Article ID: | iaor20082242 |
Country: | United States |
Volume: | 26 |
Issue: | 3 |
Start Page Number: | 342 |
End Page Number: | 360 |
Publication Date: | May 2007 |
Journal: | Marketing Science |
Authors: | Toubia Olivier, Flors Laurent |
Keywords: | innovation |
Following a successful idea generation exercise, a company might easily be left with hundreds of ideas generated by experts, employees, or consumers. The next step is to screen these ideas and identify those with the highest potential. In this paper we propose a practical approach to involving consumers in idea screening. Although the number of ideas may potentially be very large, it would be unreasonable to ask each consumer to evaluate more than a few ideas. This raises the challenge of efficiently selecting the ideas to be evaluated by each consumer. We describe several idea-screening algorithms that perform this selection adaptively based on the evaluations made by previous consumers.
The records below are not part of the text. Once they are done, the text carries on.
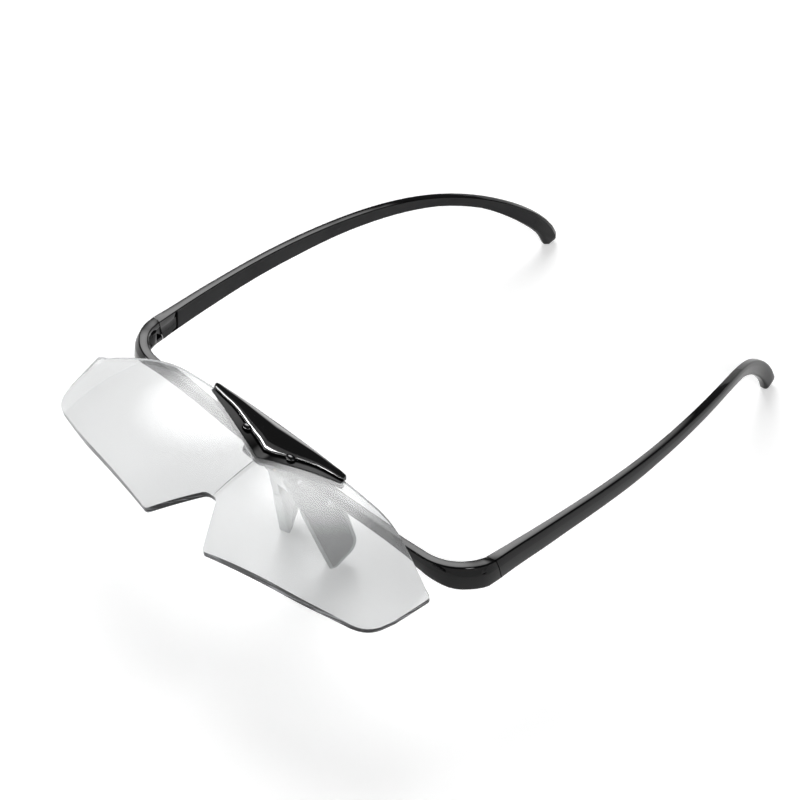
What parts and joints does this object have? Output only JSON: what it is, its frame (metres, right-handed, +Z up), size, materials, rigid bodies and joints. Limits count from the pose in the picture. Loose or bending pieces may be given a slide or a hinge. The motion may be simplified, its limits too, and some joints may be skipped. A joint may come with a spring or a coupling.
{
  "type": "flip-up magnifying glasses",
  "caption": "Spectacle-style magnifier: a domed clear lens moulding that flips up on a cross pin, over a slim moulded front with folding temples and nose pads.",
  "frame": {"origin": "on the table, under the middle of the object's box; it stands on its nose pads and temple tips", "axes": "+X to the wearer's right, -Y out of the front, +Z up, with the temples running back along +Y"},
  "size_m": [0.1484, 0.2061, 0.0564],
  "materials": {
    "gloss_black": "polished injection-moulded plastic",
    "matt_black": "fine satin texture",
    "soft_pad": "soft satin",
    "clear_lens": "optically clear, polished",
    "screw_steel": "plain turned",
    "core_steel": "rolled strip",
    "insert_brass": "turned"
  },
  "bodies": {
    "frame": {"front_bar": "gloss_black", "nose_bridge": "gloss_black", "nose_pad_right": "soft_pad", "nose_pad_left": "soft_pad", "nose_screws": "screw_steel", "flip_pin": "screw_steel", "friction_washers": "insert_brass", "detent_springs": "core_steel", "hinge_screw_right": "screw_steel", "hinge_screw_left": "screw_steel", "hinge_insert_right": "insert_brass", "hinge_insert_left": "insert_brass"},
    "lens_unit": {"lens": "clear_lens", "lens_carrier": "gloss_black", "bridge_cover": "gloss_black", "clamp_screws": "screw_steel", "clamp_inserts": "insert_brass"},
    "right_temple": {"temple_right": "gloss_black", "temple_inlay_right": "matt_black", "core_wire_right": "core_steel"},
    "left_temple": {"temple_left": "gloss_black", "temple_inlay_left": "matt_black", "core_wire_left": "core_steel"}
  },
  "joints": [
    {"name": "lens_flip", "type": "hinge", "parent": "frame", "child": "lens_unit", "pos_m": [0, -0.06384, 0.0415], "axis": [1, 0, 0], "range_deg": [0, 80]},
    {"name": "right_temple_fold", "type": "hinge", "parent": "frame", "child": "right_temple", "pos_m": [0.0709, -0.04894, 0.0381], "axis": [0, 0, 1], "range_deg": [0, 70]},
    {"name": "left_temple_fold", "type": "hinge", "parent": "frame", "child": "left_temple", "pos_m": [-0.0709, -0.04894, 0.0381], "axis": [0, 0, -1], "range_deg": [0, 80]}
  ]
}
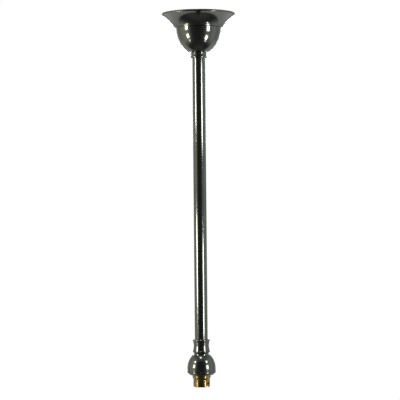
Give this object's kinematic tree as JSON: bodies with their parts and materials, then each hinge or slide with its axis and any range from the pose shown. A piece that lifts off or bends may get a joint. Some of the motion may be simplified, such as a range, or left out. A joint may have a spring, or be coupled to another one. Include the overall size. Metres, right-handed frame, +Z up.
{
  "type": "rod pendant light suspension",
  "caption": "Rod pendant suspension: flared ceiling cup, straight tube, turned collar and domed cover over a brass bayonet lampholder, with wiring and spring contacts inside.",
  "frame": {"origin": "on the tube's axis, in the ceiling plane against which the bracket's feet and the cup's rim bear", "axes": "+Z up along the tube, towards the ceiling; -Y is the front, +X to the right seen from the front"},
  "size_m": [0.1086, 0.1086, 0.552],
  "materials": {
    "dark_nickel": "dark polished nickel plating over brass",
    "brass": "polished, unlacquered brass",
    "zinc_steel": "zinc-plated steel",
    "spring_steel": "bright spring wire",
    "porcelain": "glazed white porcelain",
    "polyamide": "moulded white polyamide",
    "brown_sleeve": "brown wire insulation",
    "blue_sleeve": "blue wire insulation",
    "earth_sleeve": "green and yellow wire insulation"
  },
  "bodies": {
    "suspension": {"ceiling_bracket": "zinc_steel", "top_nipple": "brass", "nut_above": "brass", "star_washer": "zinc_steel", "nut_below": "brass", "rod_lock_nut": "brass", "tube_top_bush": "brass", "terminal_block": "polyamide", "block_screw": "zinc_steel", "bracket_earth_screw": "brass", "earth_washer": "brass", "rod_tube": "dark_nickel", "lower_collar": "dark_nickel", "tube_bottom_bush": "brass", "lower_nipple": "brass", "dome_cover": "dark_nickel", "cover_nut": "brass", "holder_cap": "brass", "holder_barrel": "brass", "insulator_core": "porcelain", "holder_earth_screw": "zinc_steel", "holder_earth_tag": "brass", "live_wire": "brown_sleeve", "neutral_wire": "blue_sleeve", "earth_wire": "earth_sleeve", "way_insert_1": "brass", "clamp_screw_1_1": "zinc_steel", "clamp_screw_1_2": "zinc_steel", "way_insert_2": "brass", "clamp_screw_2_1": "zinc_steel", "clamp_screw_2_2": "zinc_steel", "way_insert_3": "brass", "clamp_screw_3_1": "zinc_steel", "clamp_screw_3_2": "zinc_steel", "contact_post_1": "brass", "contact_screw_1": "zinc_steel", "contact_spring_1": "spring_steel", "contact_post_2": "brass", "contact_screw_2": "zinc_steel", "contact_spring_2": "spring_steel"},
    "cup": {"ceiling_cup": "dark_nickel", "slip_collar": "dark_nickel"},
    "set_screw": {"collar_set_screw": "zinc_steel"},
    "ring": {"closing_ring": "dark_nickel"},
    "plunger_1": {"contact_plunger_1": "brass"},
    "plunger_2": {"contact_plunger_2": "brass"}
  },
  "joints": [
    {"name": "cup_slide", "type": "slide", "parent": "suspension", "child": "cup", "axis": [0, 0, -1], "range_m": [0, 0.41]},
    {"name": "set_screw_turn", "type": "hinge", "parent": "cup", "child": "set_screw", "pos_m": [0, 0.0107, -0.061], "axis": [0, 1, 0], "range_deg": [0, 540]},
    {"name": "ring_turn", "type": "hinge", "parent": "suspension", "child": "ring", "pos_m": [0, 0, -0.532], "axis": [0, 0, -1], "range_deg": [0, 720]},
    {"name": "plunger_1_push", "type": "slide", "parent": "suspension", "child": "plunger_1", "axis": [0, 0, 1], "range_m": [0, 0.0035], "stiffness_N_per_m": 600, "springref_m": -0.0015, "deforming": ["contact_spring_1"]},
    {"name": "plunger_2_push", "type": "slide", "parent": "suspension", "child": "plunger_2", "axis": [0, 0, 1], "range_m": [0, 0.0035], "stiffness_N_per_m": 600, "springref_m": -0.0015, "deforming": ["contact_spring_2"]}
  ]
}
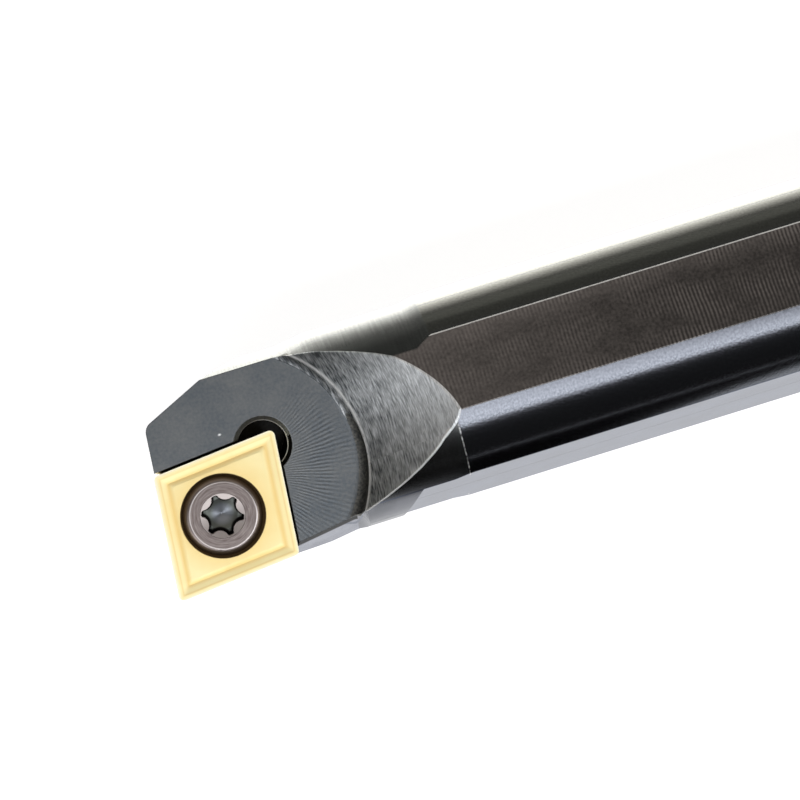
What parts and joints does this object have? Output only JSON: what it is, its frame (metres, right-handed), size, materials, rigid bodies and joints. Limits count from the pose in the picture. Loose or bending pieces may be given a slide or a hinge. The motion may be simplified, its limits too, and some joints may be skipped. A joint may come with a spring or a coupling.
{
  "type": "boring bar",
  "caption": "Right-hand boring bar: a round black steel shank with clamping flats and a rhombic coated carbide insert held in the milled head by a countersunk screw.",
  "frame": {"origin": "centre of the shank's rear end face, on the bar's axis", "axes": "+X along the bar's axis, from the cutting head to the rear end; +Z square to the top clamping flat, pointing out of it; the cutting corner is on the -Y side"},
  "size_m": [0.18, 0.0172, 0.0148],
  "materials": {
    "bar_body": "black oxide, ground shank, milled flats and head",
    "cutting_insert": "pale gold coating on cemented carbide",
    "insert_screw": "turned, black oxide"
  },
  "bodies": {
    "root": {"bar_body": "bar_body", "cutting_insert": "cutting_insert", "insert_screw": "insert_screw"}
  },
  "joints": []
}
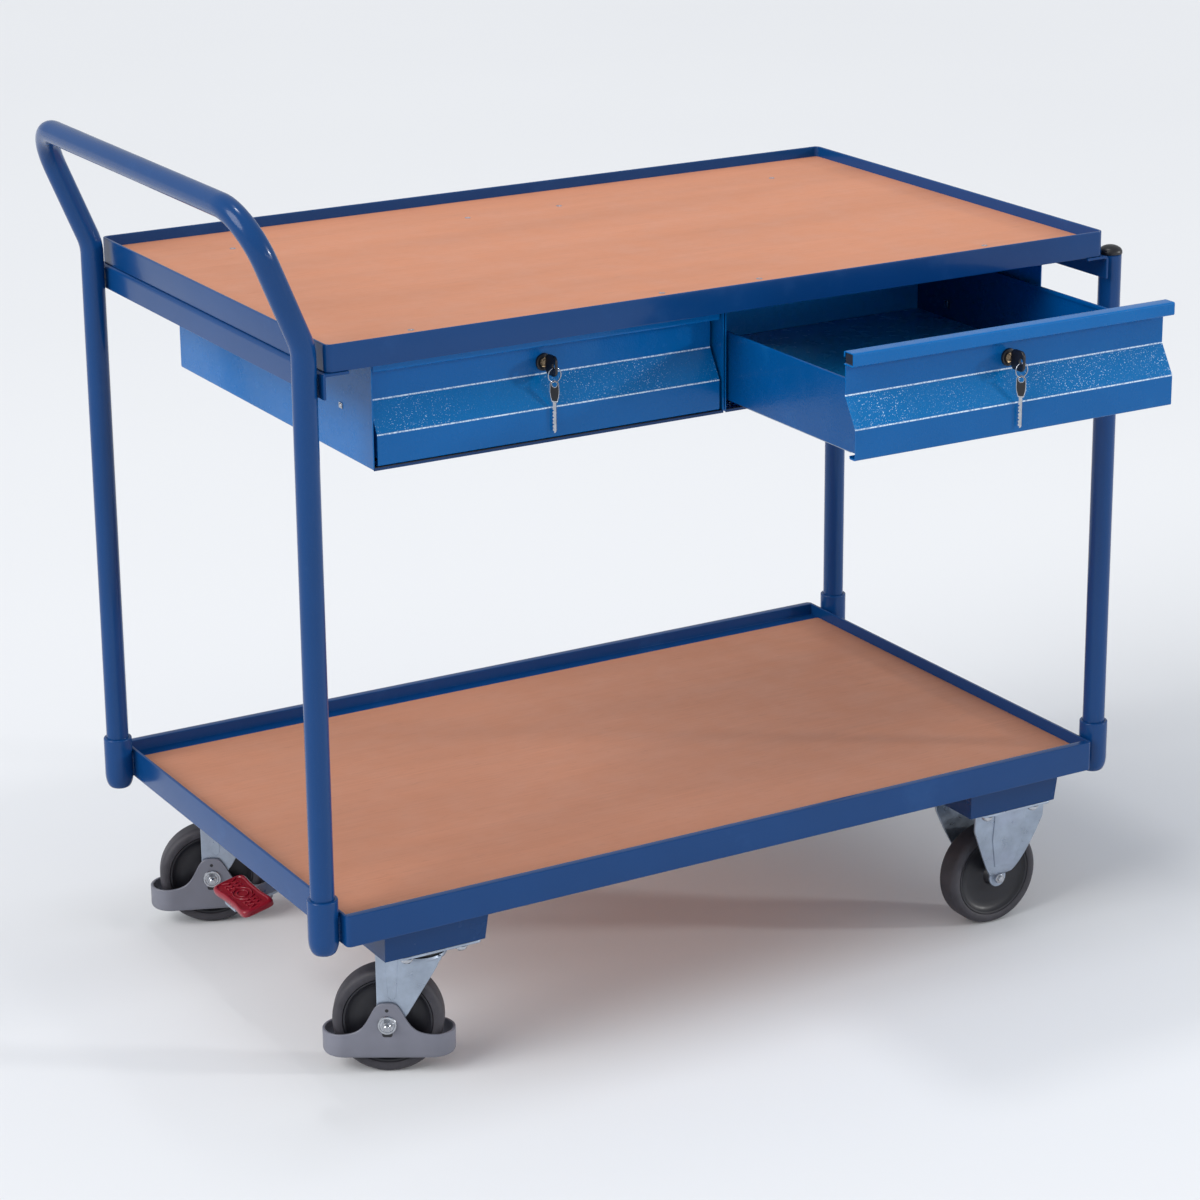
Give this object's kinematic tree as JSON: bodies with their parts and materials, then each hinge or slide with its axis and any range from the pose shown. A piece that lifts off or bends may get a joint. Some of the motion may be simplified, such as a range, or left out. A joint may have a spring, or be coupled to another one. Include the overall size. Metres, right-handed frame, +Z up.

We use simulations to compare and analyze the performance of the algorithms as well as to understand their behavior. The best-performing algorithm focuses on the ideas that are the most likely to have been misclassified (as ‘top’ or ‘bottom’ ideas) based on the previous evaluations, and avoids discarding ideas too fast by adding random perturbations to the misclassification probabilities. We demonstrate the convergent validity of this algorithm using a field experiment, which also confirms the convergence pattern predicted by simulations.